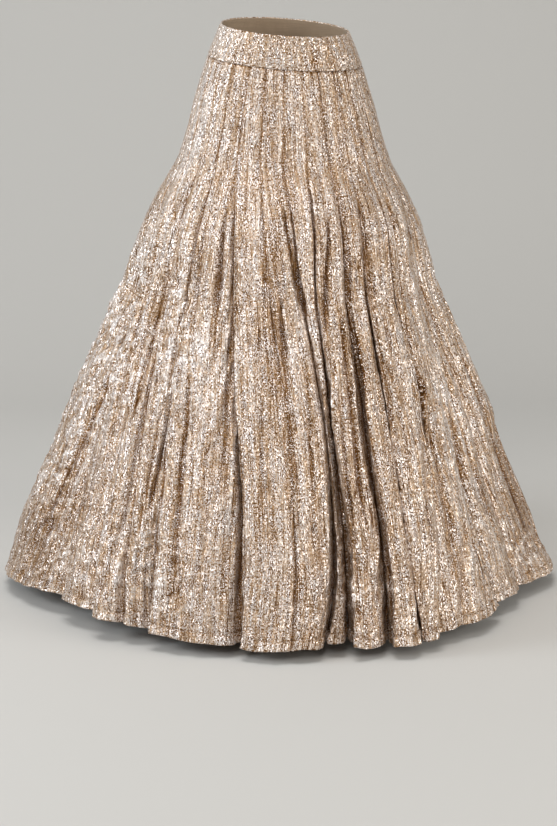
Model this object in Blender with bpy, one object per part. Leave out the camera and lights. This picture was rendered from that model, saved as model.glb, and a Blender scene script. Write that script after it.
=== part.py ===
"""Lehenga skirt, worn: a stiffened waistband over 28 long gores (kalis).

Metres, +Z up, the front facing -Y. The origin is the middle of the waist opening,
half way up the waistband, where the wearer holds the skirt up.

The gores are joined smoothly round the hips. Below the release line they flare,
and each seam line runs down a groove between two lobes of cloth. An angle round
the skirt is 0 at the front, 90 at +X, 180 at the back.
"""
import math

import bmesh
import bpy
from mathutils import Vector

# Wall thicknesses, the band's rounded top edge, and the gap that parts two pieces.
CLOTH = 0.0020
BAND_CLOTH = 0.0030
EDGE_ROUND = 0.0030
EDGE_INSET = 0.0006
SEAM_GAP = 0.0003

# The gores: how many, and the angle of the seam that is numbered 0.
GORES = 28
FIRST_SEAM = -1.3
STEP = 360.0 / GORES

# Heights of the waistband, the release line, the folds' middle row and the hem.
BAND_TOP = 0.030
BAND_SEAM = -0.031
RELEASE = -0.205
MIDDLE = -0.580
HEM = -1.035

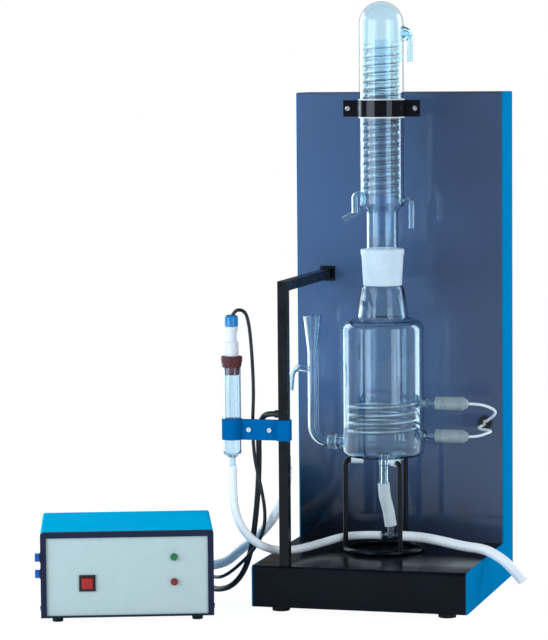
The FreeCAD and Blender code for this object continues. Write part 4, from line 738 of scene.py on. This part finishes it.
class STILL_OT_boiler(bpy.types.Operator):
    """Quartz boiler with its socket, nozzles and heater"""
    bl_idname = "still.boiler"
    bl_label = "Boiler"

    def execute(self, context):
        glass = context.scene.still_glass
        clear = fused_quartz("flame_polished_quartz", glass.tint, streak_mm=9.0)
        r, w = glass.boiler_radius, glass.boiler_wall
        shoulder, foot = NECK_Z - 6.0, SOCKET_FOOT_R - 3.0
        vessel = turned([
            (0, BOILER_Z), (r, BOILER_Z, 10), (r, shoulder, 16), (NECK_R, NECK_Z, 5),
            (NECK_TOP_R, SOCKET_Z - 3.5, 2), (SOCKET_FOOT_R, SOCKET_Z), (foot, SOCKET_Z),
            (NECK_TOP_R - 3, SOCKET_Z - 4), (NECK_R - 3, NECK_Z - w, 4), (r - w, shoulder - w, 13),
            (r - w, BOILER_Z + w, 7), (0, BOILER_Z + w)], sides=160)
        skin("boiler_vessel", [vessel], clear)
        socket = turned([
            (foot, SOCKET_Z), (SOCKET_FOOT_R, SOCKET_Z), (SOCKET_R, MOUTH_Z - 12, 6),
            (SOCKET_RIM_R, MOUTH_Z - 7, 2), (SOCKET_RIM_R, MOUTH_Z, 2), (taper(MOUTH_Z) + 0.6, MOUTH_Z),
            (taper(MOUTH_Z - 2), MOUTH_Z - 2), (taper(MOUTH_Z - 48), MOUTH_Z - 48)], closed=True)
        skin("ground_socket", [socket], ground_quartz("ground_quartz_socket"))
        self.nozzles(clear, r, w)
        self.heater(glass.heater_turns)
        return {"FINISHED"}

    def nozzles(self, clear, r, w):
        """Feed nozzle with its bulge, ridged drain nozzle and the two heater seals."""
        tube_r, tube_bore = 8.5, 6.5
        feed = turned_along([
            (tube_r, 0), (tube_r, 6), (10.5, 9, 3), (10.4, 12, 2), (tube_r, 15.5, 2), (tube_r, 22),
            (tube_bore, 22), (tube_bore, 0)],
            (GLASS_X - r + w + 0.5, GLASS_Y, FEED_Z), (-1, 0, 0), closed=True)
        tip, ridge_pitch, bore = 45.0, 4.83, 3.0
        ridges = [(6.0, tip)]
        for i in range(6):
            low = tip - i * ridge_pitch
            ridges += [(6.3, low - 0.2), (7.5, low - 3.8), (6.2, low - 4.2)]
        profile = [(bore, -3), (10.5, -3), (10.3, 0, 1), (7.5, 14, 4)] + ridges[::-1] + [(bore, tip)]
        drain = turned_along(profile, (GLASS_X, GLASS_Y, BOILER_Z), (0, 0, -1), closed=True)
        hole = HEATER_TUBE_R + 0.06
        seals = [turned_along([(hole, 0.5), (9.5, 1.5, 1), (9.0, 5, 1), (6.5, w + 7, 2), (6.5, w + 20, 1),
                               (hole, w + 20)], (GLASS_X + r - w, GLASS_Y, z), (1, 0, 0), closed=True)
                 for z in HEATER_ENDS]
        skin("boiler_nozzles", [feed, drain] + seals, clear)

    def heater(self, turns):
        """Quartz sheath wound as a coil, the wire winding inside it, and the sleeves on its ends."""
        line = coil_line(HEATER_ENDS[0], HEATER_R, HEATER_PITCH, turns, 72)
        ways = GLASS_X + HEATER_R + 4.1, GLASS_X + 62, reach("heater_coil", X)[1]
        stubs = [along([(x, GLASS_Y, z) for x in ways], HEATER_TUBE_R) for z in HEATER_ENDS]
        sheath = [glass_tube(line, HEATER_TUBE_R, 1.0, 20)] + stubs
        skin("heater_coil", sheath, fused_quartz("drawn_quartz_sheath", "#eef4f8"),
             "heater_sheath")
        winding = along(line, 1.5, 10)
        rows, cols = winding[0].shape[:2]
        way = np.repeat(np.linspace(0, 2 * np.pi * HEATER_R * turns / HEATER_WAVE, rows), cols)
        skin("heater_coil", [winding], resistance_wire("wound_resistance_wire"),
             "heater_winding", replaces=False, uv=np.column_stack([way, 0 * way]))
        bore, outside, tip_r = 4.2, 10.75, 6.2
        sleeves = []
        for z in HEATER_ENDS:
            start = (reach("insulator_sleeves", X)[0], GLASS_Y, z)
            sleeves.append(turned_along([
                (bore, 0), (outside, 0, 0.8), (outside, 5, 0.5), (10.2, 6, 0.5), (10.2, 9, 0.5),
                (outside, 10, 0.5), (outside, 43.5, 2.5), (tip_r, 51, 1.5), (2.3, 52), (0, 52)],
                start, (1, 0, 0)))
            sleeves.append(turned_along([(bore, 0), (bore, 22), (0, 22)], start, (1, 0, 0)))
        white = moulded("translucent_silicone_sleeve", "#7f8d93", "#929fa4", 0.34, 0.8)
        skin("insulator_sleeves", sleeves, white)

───

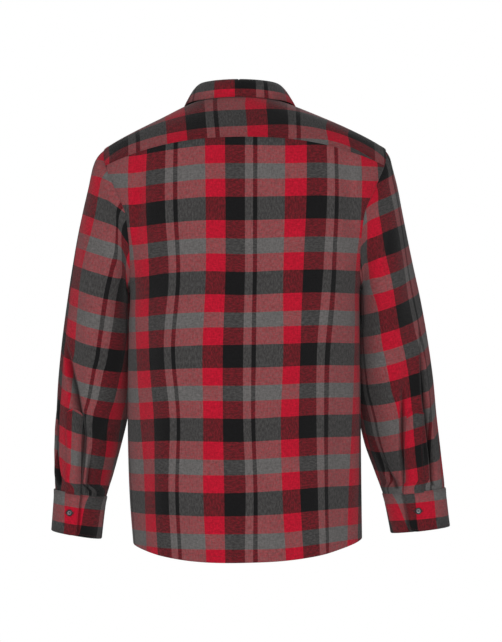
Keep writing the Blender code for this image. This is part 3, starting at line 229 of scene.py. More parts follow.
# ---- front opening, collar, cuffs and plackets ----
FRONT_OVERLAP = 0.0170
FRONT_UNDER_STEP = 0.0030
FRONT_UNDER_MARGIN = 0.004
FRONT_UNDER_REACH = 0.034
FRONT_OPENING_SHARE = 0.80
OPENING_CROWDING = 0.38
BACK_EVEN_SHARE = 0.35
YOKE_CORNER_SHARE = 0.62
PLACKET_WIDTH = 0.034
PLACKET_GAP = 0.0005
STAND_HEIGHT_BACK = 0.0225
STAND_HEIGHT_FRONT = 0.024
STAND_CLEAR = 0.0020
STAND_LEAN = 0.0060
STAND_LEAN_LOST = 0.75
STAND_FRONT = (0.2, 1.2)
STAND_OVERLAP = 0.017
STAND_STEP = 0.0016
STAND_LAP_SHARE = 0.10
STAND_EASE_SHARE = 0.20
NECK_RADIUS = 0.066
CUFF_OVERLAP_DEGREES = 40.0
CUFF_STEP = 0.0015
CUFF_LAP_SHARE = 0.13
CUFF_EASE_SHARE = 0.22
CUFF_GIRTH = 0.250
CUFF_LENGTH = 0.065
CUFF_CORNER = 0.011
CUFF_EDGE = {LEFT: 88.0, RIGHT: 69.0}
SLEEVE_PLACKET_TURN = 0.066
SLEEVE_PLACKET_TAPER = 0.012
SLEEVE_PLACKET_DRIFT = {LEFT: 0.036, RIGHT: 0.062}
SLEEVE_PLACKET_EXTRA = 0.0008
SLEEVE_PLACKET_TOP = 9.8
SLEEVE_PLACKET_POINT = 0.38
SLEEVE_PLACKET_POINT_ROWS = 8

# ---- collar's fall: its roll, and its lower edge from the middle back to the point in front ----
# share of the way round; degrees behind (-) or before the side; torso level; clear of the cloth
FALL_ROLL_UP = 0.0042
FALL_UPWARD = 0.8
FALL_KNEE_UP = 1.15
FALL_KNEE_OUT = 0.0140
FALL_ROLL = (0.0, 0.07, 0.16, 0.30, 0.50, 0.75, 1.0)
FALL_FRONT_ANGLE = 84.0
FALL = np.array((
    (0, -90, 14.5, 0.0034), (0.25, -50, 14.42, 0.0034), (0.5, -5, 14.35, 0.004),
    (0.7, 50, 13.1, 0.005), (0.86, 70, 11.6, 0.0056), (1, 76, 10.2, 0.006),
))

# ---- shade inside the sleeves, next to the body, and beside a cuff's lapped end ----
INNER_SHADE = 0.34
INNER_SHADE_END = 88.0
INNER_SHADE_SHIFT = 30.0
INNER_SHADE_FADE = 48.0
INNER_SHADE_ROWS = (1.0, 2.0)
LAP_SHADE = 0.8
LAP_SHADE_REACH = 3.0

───

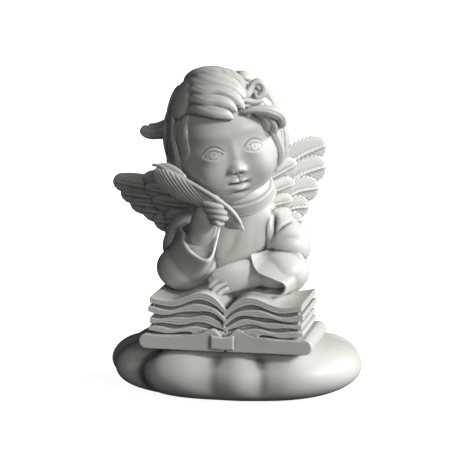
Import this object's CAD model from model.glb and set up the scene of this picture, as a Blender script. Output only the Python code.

───

WORK TO COMPLETE:
Look back at the entries above and repeat, unchanged, every line from the line holding "Keep writing the" through the line holding "LAP_SHADE_REACH = 3.0".

SOLUTION FOR THIS EXERCISE:
Keep writing the Blender code for this image. This is part 3, starting at line 229 of scene.py. More parts follow.
# ---- front opening, collar, cuffs and plackets ----
FRONT_OVERLAP = 0.0170
FRONT_UNDER_STEP = 0.0030
FRONT_UNDER_MARGIN = 0.004
FRONT_UNDER_REACH = 0.034
FRONT_OPENING_SHARE = 0.80
OPENING_CROWDING = 0.38
BACK_EVEN_SHARE = 0.35
YOKE_CORNER_SHARE = 0.62
PLACKET_WIDTH = 0.034
PLACKET_GAP = 0.0005
STAND_HEIGHT_BACK = 0.0225
STAND_HEIGHT_FRONT = 0.024
STAND_CLEAR = 0.0020
STAND_LEAN = 0.0060
STAND_LEAN_LOST = 0.75
STAND_FRONT = (0.2, 1.2)
STAND_OVERLAP = 0.017
STAND_STEP = 0.0016
STAND_LAP_SHARE = 0.10
STAND_EASE_SHARE = 0.20
NECK_RADIUS = 0.066
CUFF_OVERLAP_DEGREES = 40.0
CUFF_STEP = 0.0015
CUFF_LAP_SHARE = 0.13
CUFF_EASE_SHARE = 0.22
CUFF_GIRTH = 0.250
CUFF_LENGTH = 0.065
CUFF_CORNER = 0.011
CUFF_EDGE = {LEFT: 88.0, RIGHT: 69.0}
SLEEVE_PLACKET_TURN = 0.066
SLEEVE_PLACKET_TAPER = 0.012
SLEEVE_PLACKET_DRIFT = {LEFT: 0.036, RIGHT: 0.062}
SLEEVE_PLACKET_EXTRA = 0.0008
SLEEVE_PLACKET_TOP = 9.8
SLEEVE_PLACKET_POINT = 0.38
SLEEVE_PLACKET_POINT_ROWS = 8

# ---- collar's fall: its roll, and its lower edge from the middle back to the point in front ----
# share of the way round; degrees behind (-) or before the side; torso level; clear of the cloth
FALL_ROLL_UP = 0.0042
FALL_UPWARD = 0.8
FALL_KNEE_UP = 1.15
FALL_KNEE_OUT = 0.0140
FALL_ROLL = (0.0, 0.07, 0.16, 0.30, 0.50, 0.75, 1.0)
FALL_FRONT_ANGLE = 84.0
FALL = np.array((
    (0, -90, 14.5, 0.0034), (0.25, -50, 14.42, 0.0034), (0.5, -5, 14.35, 0.004),
    (0.7, 50, 13.1, 0.005), (0.86, 70, 11.6, 0.0056), (1, 76, 10.2, 0.006),
))

# ---- shade inside the sleeves, next to the body, and beside a cuff's lapped end ----
INNER_SHADE = 0.34
INNER_SHADE_END = 88.0
INNER_SHADE_SHIFT = 30.0
INNER_SHADE_FADE = 48.0
INNER_SHADE_ROWS = (1.0, 2.0)
LAP_SHADE = 0.8
LAP_SHADE_REACH = 3.0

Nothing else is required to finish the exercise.